In Rodriguez v DRLD Dev., Corp., 2013 NY Slip Op 05548, The New York Appellate Division, First Department reversed the lower Court’s granting of summary judgment on her Labor Law § 240(1) claim holding that “it cannot be determined, on the extant record, whether plaintiff’s injuries were proximately caused by the lack of a safety device of the kind required by Labor Law § 240(1).” The plaintiff while working on a construction project tripped on a metal cable, dislodging a pile of sheetrock boards, which stood approximately eight feet high and were leaning against a wall, not in use. Plaintiff attempted to stop boards from falling with her hands and head, but she could not support their weight, and suffered injuries. This case illustrates the importance for a plaintiff to set forth the type of safety device that would have prevented the accident. Had this proof been offered the plaintiff would in all probability have won the motion since the Court stated as follows;
“The Supreme Court correctly held that section 240(1) applies to this case even though the sheetrock that fell upon plaintiff was located on the same first-floor level as plaintiff (see Wilinski v 334 E. 92nd Hous. Dev. Fund Corp., 18 NY3d 1 ), and was not being hoisted or secured (see Fabrizi v 1095 Ave. of the Ams., L.L.C., 98 AD3d 864, 865-866 [1st Dept 2012]). We find no inconsistency between plaintiff’s deposition testimony and her averment that at the time the sheetrock fell on her, it was leaning against the wall and resting atop blocks of wood approximately two feet high, a sufficient height differential to implicate § 240(1)’s protections (see Lelek v Verizon N.Y., Inc., 54 AD3d 583, 584 [1st Dept 2008]).” Fortunately, for the plaintiff the 240(1) claim was not dismissed.

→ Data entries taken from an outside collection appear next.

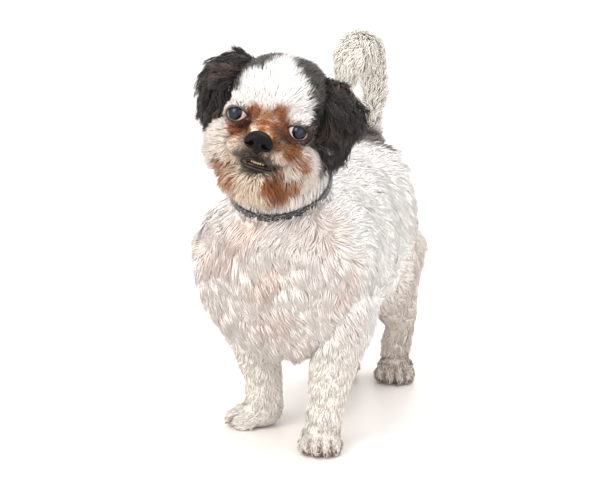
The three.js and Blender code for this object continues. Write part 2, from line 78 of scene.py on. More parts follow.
# The head's own frame: x to the dog's left, y to the nape so that the nose is at -y, z to the crown
HEAD_AT = np.array([12.0, -122.0, 350.0])
HEAD_TURN = math.radians(18.5)
HEAD_TILT = math.radians(-15.5)


def head_axes():
    """The head's left, nape and crown directions, as rows."""
    ahead = Vector((math.sin(HEAD_TURN), -math.cos(HEAD_TURN), 0))
    left = Vector((math.cos(HEAD_TURN), math.sin(HEAD_TURN), 0))
    left.rotate(Matrix.Rotation(HEAD_TILT, 3, ahead))
    return np.array([left, -ahead, left.cross(-ahead)])


HEAD_AXES = head_axes()
EYES = {"eye_left": np.array([31.0, -37.0, 0.0]), "eye_right": np.array([-31.0, -37.0, 0.0])}
EYE_RADIUS = 11.5
LID = 1.8


def from_head(points):
    """Places in the dog's frame, in mm, of places in the head's frame."""
    return HEAD_AT + np.asarray(points, float) @ HEAD_AXES


def to_head(points):
    """Places in the head's frame of places in the dog's frame."""
    return (points - HEAD_AT) @ HEAD_AXES.T


# The solids stand with the middle of their box over the origin, so the dog's own frame is found by one eye
EYE_BOX = np.array(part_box("eye_left"))
SHIFT = EYE_BOX.mean(axis=0) / MM - from_head(EYES["eye_left"])


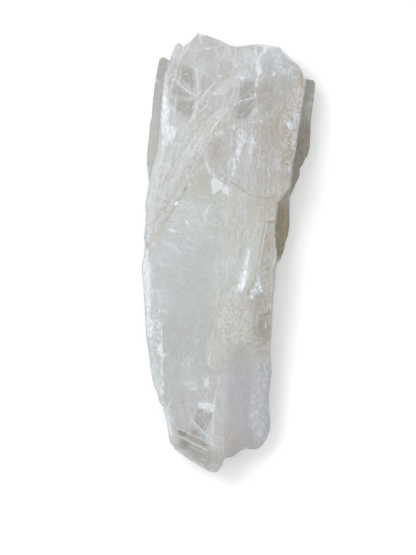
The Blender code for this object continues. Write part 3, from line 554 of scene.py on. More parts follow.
def corner_value(column, row, seed):
    """A fixed number from -1 to 1 for each whole-number place: column, row and seed are each multiplied by a
    large odd number and added, and the sum's low 32 bits are folded, multiplied and folded again."""
    column_factor, row_factor, seed_factor, sum_factor = 374761393, 668265263, 974711, 1274126177
    low_bits, lowest_bits = 0xFFFFFFFF, 0xFFFF
    mixed = column.astype(np.int64) * column_factor + row.astype(np.int64) * row_factor
    mixed = (mixed + seed * seed_factor) & low_bits
    mixed = ((mixed ^ (mixed >> 13)) * sum_factor) & low_bits
    return ((mixed ^ (mixed >> 16)) & lowest_bits) / (lowest_bits / 2.0) - 1.0


def grain(across, along, seed):
    """Value noise from -1 to 1: the four corner values of a unit cell, blended by 3t squared - 2t cubed."""
    column, row = np.floor(across), np.floor(along)
    u, v = across - column, along - row
    u, v = u * u * (3.0 - 2.0 * u), v * v * (3.0 - 2.0 * v)
    low = blend(corner_value(column, row, seed), corner_value(column + 1, row, seed), u)
    high = blend(corner_value(column, row + 1, seed), corner_value(column + 1, row + 1, seed), u)
    return blend(low, high, v)


def rough_grain(across, along, seed, octaves=3):
    """Grain added up at twice the frequency and about half the height each time."""
    total = np.zeros(np.broadcast(across, along).shape)
    height, norm = 1.0, 0.0
    for octave in range(octaves):
        total += height * grain(across * 2.0**octave, along * 2.0**octave, seed + 31 * octave)
        norm += height
        height *= 0.55
    return total / norm


def plane(face, x, y):
    """Height of a crystal face: its point's height plus each rise times the distance from the point."""
    (px, py, pz), rise_x, rise_y = face
    return pz + rise_x * (x - px) + rise_y * (y - py)


def lowest(faces, x, y, rounding=0.3):
    """Height under faces that cut each other, with rounded edges: minus the rounding times the log of the
    sum, over the faces, of e to minus height over rounding. Far from an edge it is the lowest face."""
    heights = np.stack([plane(face, x, y) for face in faces])
    least = heights.min(axis=0)
    return least - rounding * np.log(np.exp((least - heights) / rounding).sum(axis=0))


def piece_distance(x, y, start, end):
    """Distance to a straight piece. Its nearest point lies as far along it as the place does, measured as a
    share of its length and held between 0 and 1."""
    (ax, ay), (bx, by) = start, end
    run_x, run_y = bx - ax, by - ay
    share = np.clip(((x - ax) * run_x + (y - ay) * run_y) / (run_x**2 + run_y**2), 0.0, 1.0)
    return np.hypot(x - ax - share * run_x, y - ay - share * run_y)


def line_distance(x, y, points):
    """Distance to a line of straight pieces: the least of the distances to its pieces."""
    return np.minimum.reduce([piece_distance(x, y, *ends) for ends in zip(points[:-1], points[1:])])


def depth_inside(x, y, outline):
    """Distance to a closed outline, positive inside: a place is inside if a ray to +X crosses the outline an
    odd number of times."""
    closed = list(outline) + [outline[0]]
    inside = np.zeros(x.shape, bool)
    for (ax, ay), (bx, by) in zip(closed[:-1], closed[1:]):
        if ay != by:
            beside = (y >= min(ay, by)) & (y < max(ay, by))
            inside ^= beside & (x < ax + (y - ay) * (bx - ax) / (by - ay))
    return np.where(inside, 1.0, -1.0) * line_distance(x, y, closed)


def edge_at(edge, y):
    """Where a side edge lies at each y: its points joined straight."""
    return np.interp(y, [p[1] for p in edge], [p[0] for p in edge])


def end_at(end, x):
    """Where an end edge lies at each x: its points joined straight."""
    return np.interp(x, [p[0] for p in end], [p[1] for p in end])


def averaged(values, reach):
    """A closed loop's values, each averaged with its neighbours on both sides within reach."""
    padded = np.concatenate([values[-reach:], values, values[:reach]])
    running = np.cumsum(np.concatenate([[0.0], padded]))
    width = 2 * reach + 1
    return (running[width:] - running[:-width]) / width


# ---------------------------------------------------------------------------------------------------
# The blade's form
# ---------------------------------------------------------------------------------------------------
def blade_plan():
    """Places of the top surface seen from above, as two arrays of rows by columns. A column keeps its share
    of the way between two long edges, and the first and last rows are pulled on to the end edges, which
    fades out over the end reach."""
    end_reach, least_ledge, least_strip, wall_run = 75.0, 1.1, 0.5, 0.7
    strip_shares = [0.0, 0.010, 0.020, 0.980, 0.988, 1.0]
    station = np.interp(np.arange(COLUMNS + 1), STRIP_STARTS, strip_shares)[None, :]
    along = np.linspace(0.0, 1.0, ROWS + 1)[:, None]
    left_edge, right_edge = from_grid(LEFT_EDGE), from_grid(RIGHT_EDGE)
    left_y = blend(left_edge[0][1], left_edge[-1][1], along)
    right_y = blend(right_edge[0][1], right_edge[-1][1], along)
    y = blend(left_y, right_y, station)

    ragged = 0.22 * rough_grain(y / 2.7, np.full_like(y, 3.0), 5)
    ragged += 0.16 * grain(y / 0.9, np.zeros_like(y), 8)
    right_ragged = 0.22 * rough_grain(y / 2.3, np.full_like(y, 9.0), 6)
    left = edge_at(left_edge, y) + np.abs(ragged) - OUTLINE_SWELL
    right = edge_at(right_edge, y) - np.abs(right_ragged) + OUTLINE_SWELL
    body_left = edge_at(from_grid(BODY_LEFT_EDGE), y) + ragged
    body_right = edge_at(from_grid(BODY_RIGHT_EDGE), y) + 1.7 * ragged
    left_limit, right_limit = left + least_ledge, right - least_ledge
    left_open = fade(y - LEFT_LEDGE_START + 2.0, 8.0)
    right_open = fade(y - RIGHT_LEDGE_START + 1.0, 8.0)
    body_left = np.maximum(left_limit, blend(left_limit, body_left, left_open))
    body_right = np.minimum(right_limit, blend(right_limit, body_right, right_open))
    edges = [
        left, np.maximum(left + least_strip, body_left - wall_run), body_left,
        body_right, np.minimum(right - least_strip, body_right + wall_run), right,
    ]
    x = np.empty_like(y)
    for strip, cells in enumerate(CELLS_ACROSS):
        columns = slice(STRIP_STARTS[strip], STRIP_STARTS[strip] + cells + 1)
        share = np.linspace(0.0, 1.0, cells + 1)[None, :]
        x[:, columns] = blend(edges[strip][:, columns], edges[strip + 1][:, columns], share)

    near_ragged = 0.25 * np.abs(rough_grain(x[0] / 1.6, np.zeros_like(x[0]), 11))
    far_ragged = 0.30 * np.abs(rough_grain(x[-1] / 1.8, np.zeros_like(x[-1]), 12))
    near = end_at(from_grid(NEAR_END), x[0]) + near_ragged - OUTLINE_SWELL
    far = end_at(from_grid(FAR_END), x[-1]) - far_ragged + 0.4 * OUTLINE_SWELL
    length = left_edge[-1][1] - left_edge[0][1]
    for from_end, pull in ((along, near - y[0]), (1.0 - along, far - y[-1])):
        share = np.clip(from_end * length / end_reach, 0.0, 1.0)
        y = y + (1.0 - share) ** 2 * (1.0 + 2.0 * share) * pull[None, :]
    return x, y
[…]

Compare this to Hugo v Sarantakos, 2013 NY Slip Op 05512, Appellate Division, Second Department in which The Court dismissed the plaintiff’s 240(1) claim. According to The Court “…the plaintiff, while standing on the second-highest rung of a 24-foot extension ladder, which he owned and brought to the work site, lost his balance and fell to the ground, allegedly sustaining serious injuries. Prior to the accident, the ladder did not move or slip, and it remained in an upright position after the plaintiff fell off of it.” In dismissing The New York Labor Law Section 240(1) claim the Court opined;
“Labor Law § 240(1) imposes upon owners and general contractors, and their agents, a nondelegable duty to provide safety devices necessary to protect workers from risks inherent in elevated work sites'” (Probst v 11 W. 42 Realty Invs., LLC, _____ AD3d _____, 2013 NY Slip Op 03074, [2d Dept 2013], quoting McCarthy v Turner Constr., Inc., 17 NY3d 369, 374). ” To prevail on a cause of action alleging a violation of Labor Law § 240(1), a plaintiff must establish that the statute was violated and that the violation was a proximate cause of his or her injuries'” (Gaspar v Pace Univ., 101 AD3d 1073, 1074, quoting Lopez-Dones v 601 W. Assoc., LLC, 98 AD3d 476, 479). “The mere fact that a plaintiff fell from a ladder does not, in and of itself, establish that proper protection was not provided” (Delahaye v Saint Anns School, 40 AD3d 679, 682; see Esteves-Rivas v W2001Z/15CPW Realty, LLC, 104 AD3d 802, 803-804; Artoglou v Gene Scappy Realty Corp., 57 AD3d 460, 461; Xidias v Morris Park Contr. Corp., 35 AD3d 850, 851). There must be evidence that the ladder was defective or inadequately secured and that the defect, or the failure to secure the ladder, was a substantial factor in causing the plaintiff’s injuries (see Artoglou v Gene Scappy Realty Corp., 57 AD3d at 461). Where a plaintiff falls off the ladder because he or she lost his or her balance, and there is no evidence that the ladder from which the plaintiff fell was defective or inadequate, liability pursuant to Labor Law § 240(1) does not attach (see Gaspar v Pace Univ., 101 AD3d at 1074; Chin-Sue v City of New York, 83 AD3d 643, 644). To impose liability under such circumstances would make a defendant an insurer of the workplace, a result which the Legislature never intended in enacting Labor Law § 240(1) (see Blake v Neighborhood Hous. Servs. of N.Y. City, 1 NY3d 280, 286; Molyneaux v City of New York, 28 AD3d 438, 439).”
A word to the wise; It is not enough for a plaintiff to show that something or someone fell. Proof must be offered as to the safety device that would have prevented something from falling or in the case of someone falling from a ladder, scaffold, etc. what was wrong with the device that caused it to fall.